Sure, it’s an absolute weapon off-road, and its overall design achieves several goals including evoking the look of the original WWII Jeep, and providing incredible versatility thanks to its removable roof panels and doors, but its driver’s footwell is an ergonomic disaster, reminiscent of Italian sports cars from the 1960s and ’70s; the transmission hump is so large that it leaves no space for a footrest, so your feet feel as though they’re squeezed into a bucket. Some claim this design flaw is simply the result of the vehicle being predominantly designed for the North American (left-hand drive) market, but the JL Wrangler was always planned as an international vehicle, and in this day and age the LHD excuse simply does not wash.

Another big problem with design involves the location and legibility of switches and controls. One example where a vehicle manufacturer absolutely got it right was when Land Rover launched the Discovery 3 with Terrain Response, the controls for which were operated by a dial. Then someone at Land Rover decided with the launch of the Discovery 4 it would be a good idea to use the dial setup for gear selection rather than Terrain Response, moving the latter to a switch-based setup. What originally worked intuitively had now become a far more complicated operation.

Another example of poor switchgear design is the heater/ventilation switches on the Ford Ranger – they are almost impossible to see if you’re wearing sunglasses.
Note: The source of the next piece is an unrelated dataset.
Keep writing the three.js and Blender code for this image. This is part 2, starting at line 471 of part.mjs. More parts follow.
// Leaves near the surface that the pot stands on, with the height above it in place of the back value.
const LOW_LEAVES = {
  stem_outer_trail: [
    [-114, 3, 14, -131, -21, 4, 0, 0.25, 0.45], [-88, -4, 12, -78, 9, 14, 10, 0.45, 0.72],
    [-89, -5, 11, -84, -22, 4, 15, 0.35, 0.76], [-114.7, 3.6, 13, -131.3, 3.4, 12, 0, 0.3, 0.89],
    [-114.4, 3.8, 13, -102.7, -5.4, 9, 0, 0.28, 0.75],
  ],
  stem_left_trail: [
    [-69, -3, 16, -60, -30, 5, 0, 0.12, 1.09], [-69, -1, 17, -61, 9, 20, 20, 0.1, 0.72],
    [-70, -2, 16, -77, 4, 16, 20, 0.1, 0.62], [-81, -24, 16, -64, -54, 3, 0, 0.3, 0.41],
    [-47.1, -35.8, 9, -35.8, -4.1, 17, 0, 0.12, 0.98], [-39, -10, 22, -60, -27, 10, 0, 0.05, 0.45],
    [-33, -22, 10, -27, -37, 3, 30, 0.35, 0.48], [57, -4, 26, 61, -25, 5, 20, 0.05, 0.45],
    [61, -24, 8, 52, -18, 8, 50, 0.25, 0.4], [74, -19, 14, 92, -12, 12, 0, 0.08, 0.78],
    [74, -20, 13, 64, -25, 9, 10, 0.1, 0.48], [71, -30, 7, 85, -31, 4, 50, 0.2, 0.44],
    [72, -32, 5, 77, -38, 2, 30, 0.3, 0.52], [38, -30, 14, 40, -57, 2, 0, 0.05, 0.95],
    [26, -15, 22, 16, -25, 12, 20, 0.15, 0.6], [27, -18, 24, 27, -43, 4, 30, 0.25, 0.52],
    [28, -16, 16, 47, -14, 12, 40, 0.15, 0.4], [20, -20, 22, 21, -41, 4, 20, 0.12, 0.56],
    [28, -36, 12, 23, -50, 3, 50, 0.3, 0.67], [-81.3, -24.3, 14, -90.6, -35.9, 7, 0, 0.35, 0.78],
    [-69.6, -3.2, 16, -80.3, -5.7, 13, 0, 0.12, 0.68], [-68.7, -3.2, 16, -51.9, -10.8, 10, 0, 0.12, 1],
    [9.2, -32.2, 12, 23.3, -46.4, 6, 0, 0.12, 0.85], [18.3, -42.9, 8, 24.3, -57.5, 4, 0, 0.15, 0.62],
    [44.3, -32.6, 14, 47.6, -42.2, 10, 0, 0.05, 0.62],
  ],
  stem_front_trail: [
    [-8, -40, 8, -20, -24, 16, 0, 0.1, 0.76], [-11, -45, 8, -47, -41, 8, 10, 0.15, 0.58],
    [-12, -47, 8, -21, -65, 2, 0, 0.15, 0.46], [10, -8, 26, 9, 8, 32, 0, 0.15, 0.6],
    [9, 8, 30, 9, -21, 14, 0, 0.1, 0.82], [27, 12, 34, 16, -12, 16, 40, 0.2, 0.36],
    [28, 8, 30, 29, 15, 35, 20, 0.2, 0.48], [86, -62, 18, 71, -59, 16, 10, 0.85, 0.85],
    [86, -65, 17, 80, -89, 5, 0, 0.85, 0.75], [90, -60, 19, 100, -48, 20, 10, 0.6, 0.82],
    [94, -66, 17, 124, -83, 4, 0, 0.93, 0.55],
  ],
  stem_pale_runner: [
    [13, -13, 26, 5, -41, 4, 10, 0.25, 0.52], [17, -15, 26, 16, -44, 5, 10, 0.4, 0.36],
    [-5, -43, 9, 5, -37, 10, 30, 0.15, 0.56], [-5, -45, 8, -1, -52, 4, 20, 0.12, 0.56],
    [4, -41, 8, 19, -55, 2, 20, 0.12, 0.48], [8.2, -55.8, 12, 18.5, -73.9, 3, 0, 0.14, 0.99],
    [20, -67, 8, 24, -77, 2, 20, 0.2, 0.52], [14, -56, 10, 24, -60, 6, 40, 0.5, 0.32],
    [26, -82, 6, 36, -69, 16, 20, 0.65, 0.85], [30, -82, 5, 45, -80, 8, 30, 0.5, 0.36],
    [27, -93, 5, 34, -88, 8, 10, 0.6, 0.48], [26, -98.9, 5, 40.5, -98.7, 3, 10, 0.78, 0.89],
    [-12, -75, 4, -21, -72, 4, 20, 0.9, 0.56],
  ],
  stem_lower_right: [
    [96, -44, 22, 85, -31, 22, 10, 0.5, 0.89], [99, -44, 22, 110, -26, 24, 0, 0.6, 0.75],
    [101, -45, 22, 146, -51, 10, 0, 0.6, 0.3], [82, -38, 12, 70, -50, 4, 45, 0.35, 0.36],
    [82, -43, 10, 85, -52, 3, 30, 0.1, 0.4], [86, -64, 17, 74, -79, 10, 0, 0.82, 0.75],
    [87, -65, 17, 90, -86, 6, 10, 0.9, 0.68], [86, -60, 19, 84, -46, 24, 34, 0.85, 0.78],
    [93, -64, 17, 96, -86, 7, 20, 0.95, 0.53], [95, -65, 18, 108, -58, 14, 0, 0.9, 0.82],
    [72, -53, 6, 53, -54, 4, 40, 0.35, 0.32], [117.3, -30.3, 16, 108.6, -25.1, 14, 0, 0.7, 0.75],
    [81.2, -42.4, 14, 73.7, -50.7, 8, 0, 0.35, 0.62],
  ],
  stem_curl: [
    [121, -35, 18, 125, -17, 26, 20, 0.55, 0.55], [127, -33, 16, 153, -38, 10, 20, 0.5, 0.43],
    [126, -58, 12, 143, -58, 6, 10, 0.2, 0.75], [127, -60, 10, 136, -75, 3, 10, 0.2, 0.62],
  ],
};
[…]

Then there are all the different steering wheel switches on different vehicles to operate cruise control systems that require the driver to look at them to use them. They are not at all intuitive, unlike the early wand setups found on Toyotas and Mitsubishis when cruise control was first being introduced on 4x4s back in the 1990s. Simply flick down to set speed, move up and down to change set speed, pull in to cancel and flick up to resume. You’d have it all worked out in five minutes and would never have to look at the wand again.

Oh, and do you reckon all car designers can place a steering wheel directly in front of a driver rather than offset to one side? I mean, really, how hard can it be?